No matter how strategic, at some point in the future, the bill will come due. The acquiring company needs to financially justify their investment in the future. To do this, they design a rationale based on the future success that the two companies will drive together, instead of the current performance of your company. Remember that you are selling a vision of the future that happens to be backed up by your credibility. Founders need to deeply understand the acquirer’s business to articulate a defensible rationale.

Facebook knocked this out of the park with its acquisition of Instagram. It was clear that the Facebook team was falling behind on mobile user growth. The tech giant lacked the technology talent and the infrastructure to translate its web-based technology to the growing mobile market. Instagram was clearly ahead, and the rates of growth indicated that each passing day made the budding photo-sharing app more valuable.

The Instagram acquisition is a longer story that we will visit during Part 2, but suffice to say Mark Zuckerberg was initially considered a fool for paying close to $1 billion for the photo-sharing app. Nearly a decade later, Facebook makes over $20 billion in ad revenue per year from Instagram, nearly a fifth of all Facebook revenues.

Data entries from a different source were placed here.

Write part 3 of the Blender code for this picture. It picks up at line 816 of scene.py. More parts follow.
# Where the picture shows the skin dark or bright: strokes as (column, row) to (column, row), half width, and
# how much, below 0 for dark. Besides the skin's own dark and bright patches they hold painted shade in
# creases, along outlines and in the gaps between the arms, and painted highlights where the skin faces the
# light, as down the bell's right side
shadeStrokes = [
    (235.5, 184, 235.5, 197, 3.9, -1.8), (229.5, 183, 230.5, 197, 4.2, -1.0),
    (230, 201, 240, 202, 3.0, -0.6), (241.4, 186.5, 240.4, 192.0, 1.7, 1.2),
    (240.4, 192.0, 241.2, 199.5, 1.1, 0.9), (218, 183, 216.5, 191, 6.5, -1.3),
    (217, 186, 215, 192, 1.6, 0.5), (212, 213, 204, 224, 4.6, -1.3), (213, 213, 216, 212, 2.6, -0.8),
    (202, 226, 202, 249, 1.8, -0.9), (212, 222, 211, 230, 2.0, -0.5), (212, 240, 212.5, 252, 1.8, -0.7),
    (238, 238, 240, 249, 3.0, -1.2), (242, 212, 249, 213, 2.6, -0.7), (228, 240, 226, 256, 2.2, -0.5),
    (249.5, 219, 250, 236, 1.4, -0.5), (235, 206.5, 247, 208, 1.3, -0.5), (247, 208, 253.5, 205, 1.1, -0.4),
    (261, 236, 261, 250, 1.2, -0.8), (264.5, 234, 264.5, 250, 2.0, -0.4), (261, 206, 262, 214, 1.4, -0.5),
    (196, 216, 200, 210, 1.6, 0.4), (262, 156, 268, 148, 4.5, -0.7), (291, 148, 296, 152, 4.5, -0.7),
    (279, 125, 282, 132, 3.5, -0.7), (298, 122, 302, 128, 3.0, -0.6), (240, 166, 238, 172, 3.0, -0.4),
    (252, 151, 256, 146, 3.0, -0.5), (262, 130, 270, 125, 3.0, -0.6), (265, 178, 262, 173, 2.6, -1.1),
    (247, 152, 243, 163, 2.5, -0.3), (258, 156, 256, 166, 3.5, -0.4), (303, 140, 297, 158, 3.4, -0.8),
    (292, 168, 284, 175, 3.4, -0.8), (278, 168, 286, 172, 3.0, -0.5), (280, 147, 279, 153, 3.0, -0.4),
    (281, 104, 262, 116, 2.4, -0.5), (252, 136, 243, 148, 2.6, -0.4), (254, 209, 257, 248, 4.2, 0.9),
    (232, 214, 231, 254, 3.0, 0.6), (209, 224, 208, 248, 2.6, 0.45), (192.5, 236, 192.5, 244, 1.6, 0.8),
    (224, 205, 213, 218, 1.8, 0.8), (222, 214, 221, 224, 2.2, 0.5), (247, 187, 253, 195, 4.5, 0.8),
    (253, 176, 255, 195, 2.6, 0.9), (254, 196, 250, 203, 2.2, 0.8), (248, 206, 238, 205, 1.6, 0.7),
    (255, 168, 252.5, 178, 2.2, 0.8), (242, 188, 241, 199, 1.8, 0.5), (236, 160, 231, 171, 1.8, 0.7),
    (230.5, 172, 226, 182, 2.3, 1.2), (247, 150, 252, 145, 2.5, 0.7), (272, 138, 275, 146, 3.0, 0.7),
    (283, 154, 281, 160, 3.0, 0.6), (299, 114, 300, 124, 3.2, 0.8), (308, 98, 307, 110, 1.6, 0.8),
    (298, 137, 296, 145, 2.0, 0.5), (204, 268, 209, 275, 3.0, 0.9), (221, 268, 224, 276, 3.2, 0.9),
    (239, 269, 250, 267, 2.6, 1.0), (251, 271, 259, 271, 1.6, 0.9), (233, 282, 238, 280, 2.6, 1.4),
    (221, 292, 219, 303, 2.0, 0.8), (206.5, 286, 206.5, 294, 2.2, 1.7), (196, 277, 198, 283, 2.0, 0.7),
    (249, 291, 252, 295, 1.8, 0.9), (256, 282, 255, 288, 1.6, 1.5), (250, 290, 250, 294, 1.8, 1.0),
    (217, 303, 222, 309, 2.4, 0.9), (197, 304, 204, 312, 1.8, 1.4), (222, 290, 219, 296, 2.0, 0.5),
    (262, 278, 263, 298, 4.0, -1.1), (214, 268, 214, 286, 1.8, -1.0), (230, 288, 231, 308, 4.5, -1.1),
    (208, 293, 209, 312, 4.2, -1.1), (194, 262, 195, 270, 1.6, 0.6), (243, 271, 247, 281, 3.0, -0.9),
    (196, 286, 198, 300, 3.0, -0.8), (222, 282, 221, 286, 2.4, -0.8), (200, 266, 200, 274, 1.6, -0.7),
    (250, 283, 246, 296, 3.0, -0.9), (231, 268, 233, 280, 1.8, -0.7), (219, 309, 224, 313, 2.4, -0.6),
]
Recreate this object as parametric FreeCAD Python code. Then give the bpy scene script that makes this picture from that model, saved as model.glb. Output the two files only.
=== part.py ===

While Instagram is the crown jewel of Facebook’s acquisition portfolio, not every megamerger means a successful future. One of the most visible examples of bad rationale happened in the largest acquisition in tech history — when Time Warner and AOL joined forces. While it made for a good headline, most of the operators working on the deal could not articulate why it made sense for the two companies to join forces.

The rationale is the most critical component of a transaction. Know that as the world changes, so will the rationale. It is critical to build the alignment around the shared objective; this will be the fundamental driver of the transaction.